RDC : la journée nationale de l’enseignant (e), une « sale » journée pour notre « beau métier »

3 mai 2014

RDC : la journée nationale de l’enseignant (e), une « sale » journée pour notre « beau métier »

  enseignement

A l’instar de nombreux pays du monde, qui célèbrent la journée internationale de l’enseignant(e) le 05 octobre de chaque année pour honorer les enseignants, la République Démocratique du Congo consacre, le 30 avril de chaque année, pour glorifier les siens. Hélas, les fériée, chômée et payée accolées à cette journée, résonne davantage comme un non sens intégral dans le contexte congolais. 

journée mondiale ou internationale

Pour exalter tout événement dont l’importance aura suffisamment impacté son histoire, le monde a inventé le concept de journée mondiale ou encore de journée internationale, affecté à un jour de l’année qu’il dédie à un thème particulier à un niveau international ou mondial.

Comme pour pérenniser cette initiative, des informaticiens développeurs ont créé ce web site consacré à la journée mondiale. Le site est participatif, ces concepteurs y sollicitent les contributions d’un chacun en vue de prolonger son existence. Un quiz journée mondiale y est même proposé, sur Facebook,  à toute personne qui veut oser.

D’anniversaires en commémoration, il existe ainsi pas mal des journées, dédiées à différents thèmes, et dignement fêtées par la communauté internationale. Car, le plus souvent, le jour retenu pour commémorer l’événement, est revêtu de beaucoup de solennité.Mais surtout, il est généralement déclaré : jour férié, chômé et payé.

Il en est ainsi de la journée du 1er mai, que le monde entier dédie au travail et que, mon ami mondoblogueur Debellahi  décrit de fort belle manière dans un de ses récents billets sur son blog. Dans une réflexion avancée, l’auteur  se demande, s’il n’était pas plus indiqué de dédier cette journée au travailleur plutôt qu’au travail. De même, il reste malicieusement philosophe dans le sous-entendu du sous-titre de son billet : une journée fériée, chômée par tous…mais payée à certains. Une opportunité pour lui de dénoncer le cynisme, à peine voilé,  entretenu autour de ces expressions par rapport à la réalité du terrain.

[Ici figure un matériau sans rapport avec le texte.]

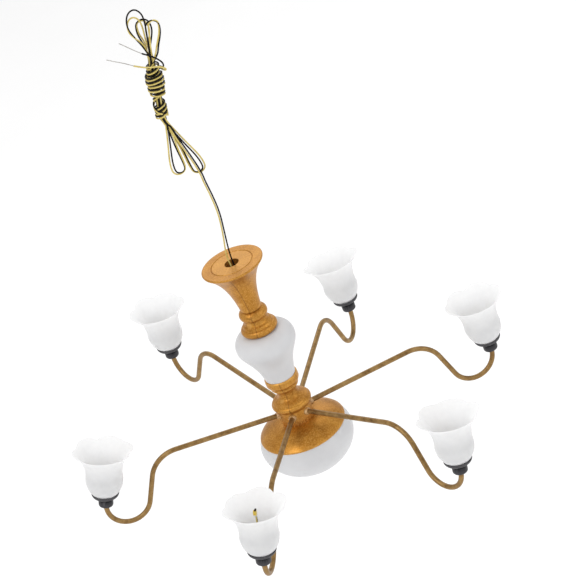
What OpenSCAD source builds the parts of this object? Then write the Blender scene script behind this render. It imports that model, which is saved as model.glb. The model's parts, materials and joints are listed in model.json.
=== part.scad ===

Des journées internationales, mais aussi  des « journées nationales »

Il existe beaucoup d’autres journées internationales fériées, chômées et payées ou non, à l’instar de celle du 05 octobre, dédiée chaque année à l’enseignement et à l’enseignant(e) que d’autres développeurs présentent sur ce site web de l’Unesco. Ce site, très informatif, recense un grand nombre d’informations utiles au développement d’un secteur vital qu’est l’enseignement pour la communauté mondiale et pour le métier de l’enseignant dont la noblesse a été immortalisée dans le classique « notre beau métier  » du frère Macaire. Cet incomparable manuel de pédagogie appliquée est perçu, aujourd’hui, comme le bréviaire de tout enseignant.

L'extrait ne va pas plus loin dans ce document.